## Source material
_ _ _
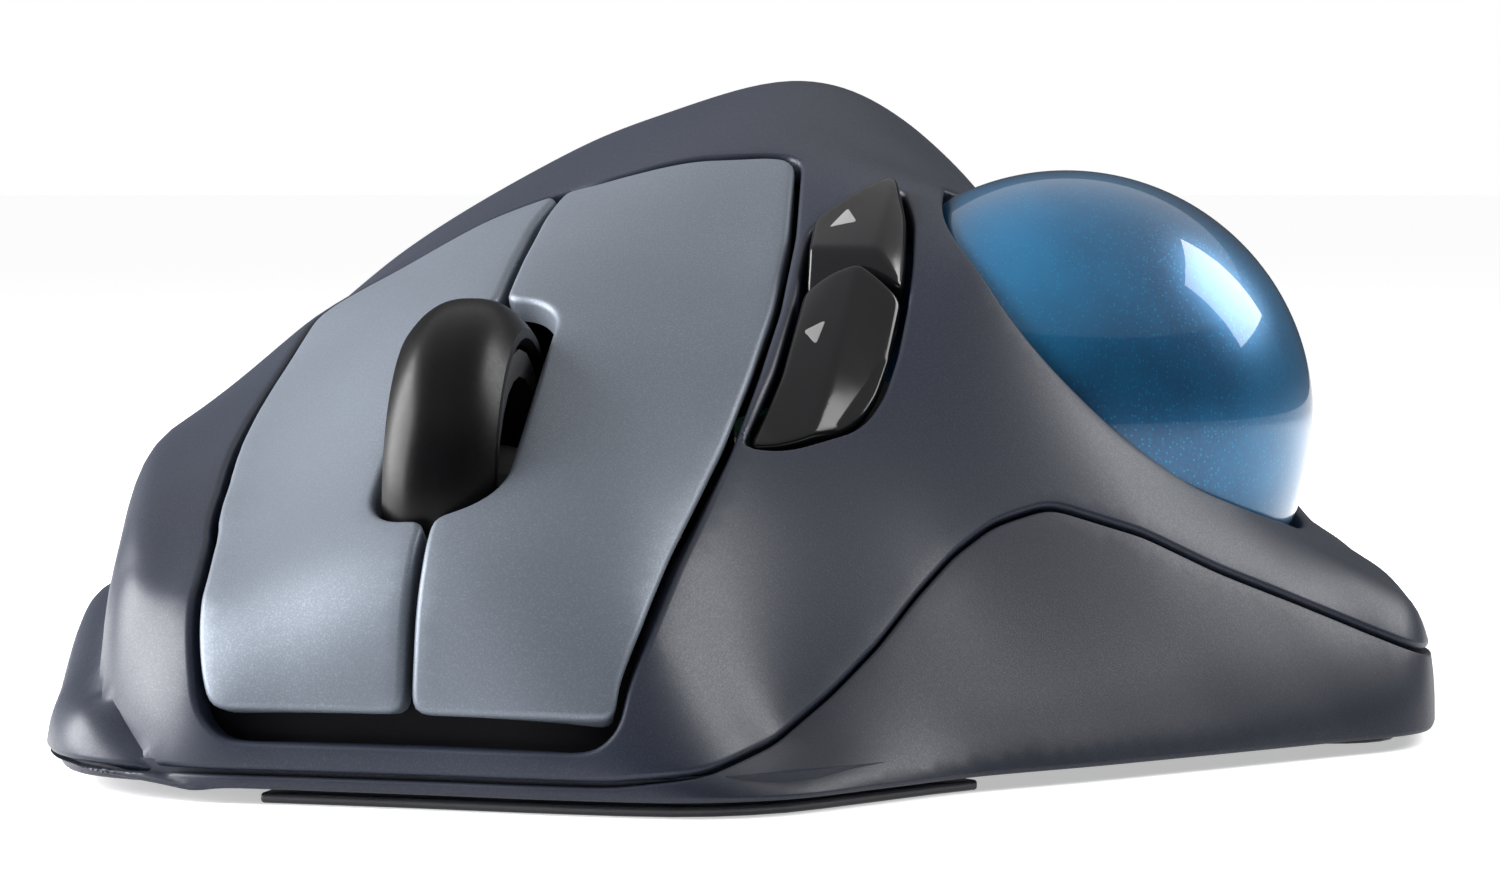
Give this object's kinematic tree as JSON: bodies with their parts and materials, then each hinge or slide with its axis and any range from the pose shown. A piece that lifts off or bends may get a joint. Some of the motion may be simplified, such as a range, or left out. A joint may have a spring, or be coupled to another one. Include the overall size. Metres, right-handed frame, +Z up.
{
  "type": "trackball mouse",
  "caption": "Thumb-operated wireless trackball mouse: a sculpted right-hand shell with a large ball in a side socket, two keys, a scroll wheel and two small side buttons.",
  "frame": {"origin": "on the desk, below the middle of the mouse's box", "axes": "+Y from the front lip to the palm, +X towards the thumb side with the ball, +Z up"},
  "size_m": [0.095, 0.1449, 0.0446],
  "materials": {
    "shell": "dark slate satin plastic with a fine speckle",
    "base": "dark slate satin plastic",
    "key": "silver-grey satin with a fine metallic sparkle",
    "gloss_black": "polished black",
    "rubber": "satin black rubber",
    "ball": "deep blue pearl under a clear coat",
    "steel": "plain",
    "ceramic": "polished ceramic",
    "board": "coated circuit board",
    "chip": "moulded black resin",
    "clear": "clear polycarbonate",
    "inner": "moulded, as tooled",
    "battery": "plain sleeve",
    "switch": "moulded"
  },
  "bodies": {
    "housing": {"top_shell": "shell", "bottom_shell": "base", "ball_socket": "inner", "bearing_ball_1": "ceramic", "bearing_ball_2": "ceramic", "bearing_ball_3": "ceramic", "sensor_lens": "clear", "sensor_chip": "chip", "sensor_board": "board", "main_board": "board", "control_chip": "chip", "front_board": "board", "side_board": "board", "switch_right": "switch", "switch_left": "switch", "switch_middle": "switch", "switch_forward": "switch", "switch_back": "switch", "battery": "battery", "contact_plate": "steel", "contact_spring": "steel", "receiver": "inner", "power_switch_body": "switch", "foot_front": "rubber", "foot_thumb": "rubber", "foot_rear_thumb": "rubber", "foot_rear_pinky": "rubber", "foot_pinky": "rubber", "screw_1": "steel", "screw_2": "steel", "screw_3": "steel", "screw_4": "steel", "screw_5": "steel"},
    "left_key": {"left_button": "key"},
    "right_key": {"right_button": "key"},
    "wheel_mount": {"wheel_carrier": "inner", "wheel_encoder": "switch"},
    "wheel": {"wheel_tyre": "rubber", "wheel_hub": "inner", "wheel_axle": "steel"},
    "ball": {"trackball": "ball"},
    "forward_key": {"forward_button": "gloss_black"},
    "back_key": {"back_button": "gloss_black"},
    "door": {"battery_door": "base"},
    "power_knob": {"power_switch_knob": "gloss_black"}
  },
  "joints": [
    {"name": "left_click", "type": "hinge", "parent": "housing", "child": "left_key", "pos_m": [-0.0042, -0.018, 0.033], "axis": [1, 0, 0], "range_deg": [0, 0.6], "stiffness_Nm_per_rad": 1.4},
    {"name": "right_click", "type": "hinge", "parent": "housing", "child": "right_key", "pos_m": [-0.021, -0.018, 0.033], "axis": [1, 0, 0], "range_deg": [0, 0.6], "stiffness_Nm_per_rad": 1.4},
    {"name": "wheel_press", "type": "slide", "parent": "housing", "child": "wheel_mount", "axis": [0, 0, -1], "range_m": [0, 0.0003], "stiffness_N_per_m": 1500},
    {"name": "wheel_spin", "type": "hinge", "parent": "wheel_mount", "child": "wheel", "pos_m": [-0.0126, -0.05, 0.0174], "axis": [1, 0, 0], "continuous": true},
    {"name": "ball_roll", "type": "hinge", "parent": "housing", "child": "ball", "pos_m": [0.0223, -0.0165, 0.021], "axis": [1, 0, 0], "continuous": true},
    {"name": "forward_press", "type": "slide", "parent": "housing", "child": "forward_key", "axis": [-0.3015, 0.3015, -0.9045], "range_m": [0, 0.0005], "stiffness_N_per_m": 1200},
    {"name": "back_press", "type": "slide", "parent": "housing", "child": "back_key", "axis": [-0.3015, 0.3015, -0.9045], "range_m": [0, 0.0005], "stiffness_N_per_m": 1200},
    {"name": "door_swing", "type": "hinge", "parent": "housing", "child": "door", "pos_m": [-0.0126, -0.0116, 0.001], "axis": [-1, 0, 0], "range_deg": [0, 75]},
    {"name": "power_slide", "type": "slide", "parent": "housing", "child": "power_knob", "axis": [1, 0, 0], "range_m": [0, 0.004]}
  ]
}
_ _ _
## Brief
Return every line exactly.

## Exercise result
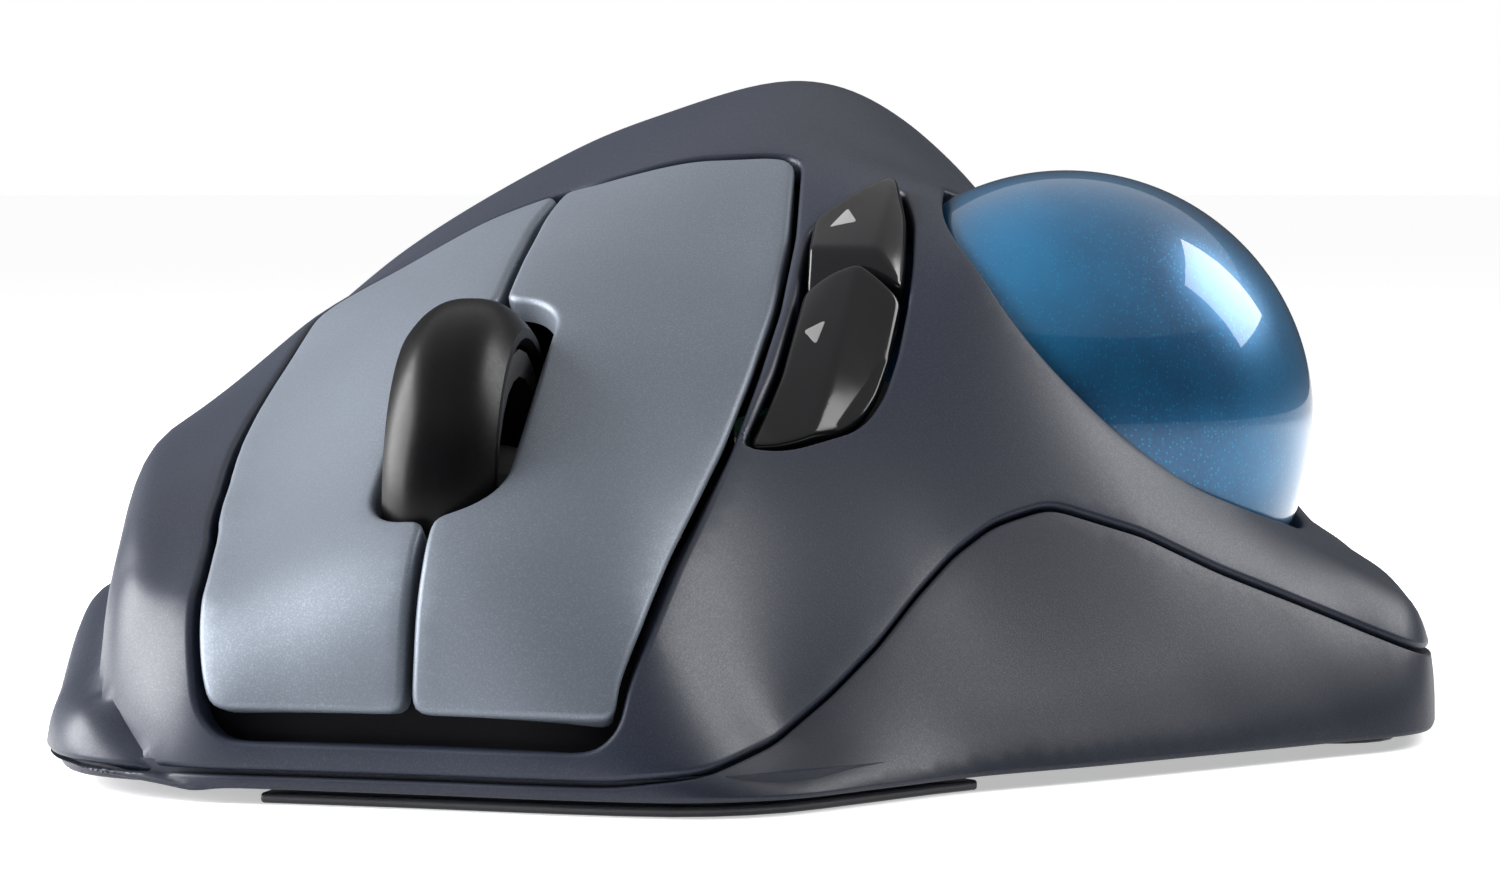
Give this object's kinematic tree as JSON: bodies with their parts and materials, then each hinge or slide with its axis and any range from the pose shown. A piece that lifts off or bends may get a joint. Some of the motion may be simplified, such as a range, or left out. A joint may have a spring, or be coupled to another one. Include the overall size. Metres, right-handed frame, +Z up.
{
  "type": "trackball mouse",
  "caption": "Thumb-operated wireless trackball mouse: a sculpted right-hand shell with a large ball in a side socket, two keys, a scroll wheel and two small side buttons.",
  "frame": {"origin": "on the desk, below the middle of the mouse's box", "axes": "+Y from the front lip to the palm, +X towards the thumb side with the ball, +Z up"},
  "size_m": [0.095, 0.1449, 0.0446],
  "materials": {
    "shell": "dark slate satin plastic with a fine speckle",
    "base": "dark slate satin plastic",
    "key": "silver-grey satin with a fine metallic sparkle",
    "gloss_black": "polished black",
    "rubber": "satin black rubber",
    "ball": "deep blue pearl under a clear coat",
    "steel": "plain",
    "ceramic": "polished ceramic",
    "board": "coated circuit board",
    "chip": "moulded black resin",
    "clear": "clear polycarbonate",
    "inner": "moulded, as tooled",
    "battery": "plain sleeve",
    "switch": "moulded"
  },
  "bodies": {
    "housing": {"top_shell": "shell", "bottom_shell": "base", "ball_socket": "inner", "bearing_ball_1": "ceramic", "bearing_ball_2": "ceramic", "bearing_ball_3": "ceramic", "sensor_lens": "clear", "sensor_chip": "chip", "sensor_board": "board", "main_board": "board", "control_chip": "chip", "front_board": "board", "side_board": "board", "switch_right": "switch", "switch_left": "switch", "switch_middle": "switch", "switch_forward": "switch", "switch_back": "switch", "battery": "battery", "contact_plate": "steel", "contact_spring": "steel", "receiver": "inner", "power_switch_body": "switch", "foot_front": "rubber", "foot_thumb": "rubber", "foot_rear_thumb": "rubber", "foot_rear_pinky": "rubber", "foot_pinky": "rubber", "screw_1": "steel", "screw_2": "steel", "screw_3": "steel", "screw_4": "steel", "screw_5": "steel"},
    "left_key": {"left_button": "key"},
    "right_key": {"right_button": "key"},
    "wheel_mount": {"wheel_carrier": "inner", "wheel_encoder": "switch"},
    "wheel": {"wheel_tyre": "rubber", "wheel_hub": "inner", "wheel_axle": "steel"},
    "ball": {"trackball": "ball"},
    "forward_key": {"forward_button": "gloss_black"},
    "back_key": {"back_button": "gloss_black"},
    "door": {"battery_door": "base"},
    "power_knob": {"power_switch_knob": "gloss_black"}
  },
  "joints": [
    {"name": "left_click", "type": "hinge", "parent": "housing", "child": "left_key", "pos_m": [-0.0042, -0.018, 0.033], "axis": [1, 0, 0], "range_deg": [0, 0.6], "stiffness_Nm_per_rad": 1.4},
    {"name": "right_click", "type": "hinge", "parent": "housing", "child": "right_key", "pos_m": [-0.021, -0.018, 0.033], "axis": [1, 0, 0], "range_deg": [0, 0.6], "stiffness_Nm_per_rad": 1.4},
    {"name": "wheel_press", "type": "slide", "parent": "housing", "child": "wheel_mount", "axis": [0, 0, -1], "range_m": [0, 0.0003], "stiffness_N_per_m": 1500},
    {"name": "wheel_spin", "type": "hinge", "parent": "wheel_mount", "child": "wheel", "pos_m": [-0.0126, -0.05, 0.0174], "axis": [1, 0, 0], "continuous": true},
    {"name": "ball_roll", "type": "hinge", "parent": "housing", "child": "ball", "pos_m": [0.0223, -0.0165, 0.021], "axis": [1, 0, 0], "continuous": true},
    {"name": "forward_press", "type": "slide", "parent": "housing", "child": "forward_key", "axis": [-0.3015, 0.3015, -0.9045], "range_m": [0, 0.0005], "stiffness_N_per_m": 1200},
    {"name": "back_press", "type": "slide", "parent": "housing", "child": "back_key", "axis": [-0.3015, 0.3015, -0.9045], "range_m": [0, 0.0005], "stiffness_N_per_m": 1200},
    {"name": "door_swing", "type": "hinge", "parent": "housing", "child": "door", "pos_m": [-0.0126, -0.0116, 0.001], "axis": [-1, 0, 0], "range_deg": [0, 75]},
    {"name": "power_slide", "type": "slide", "parent": "housing", "child": "power_knob", "axis": [1, 0, 0], "range_m": [0, 0.004]}
  ]
}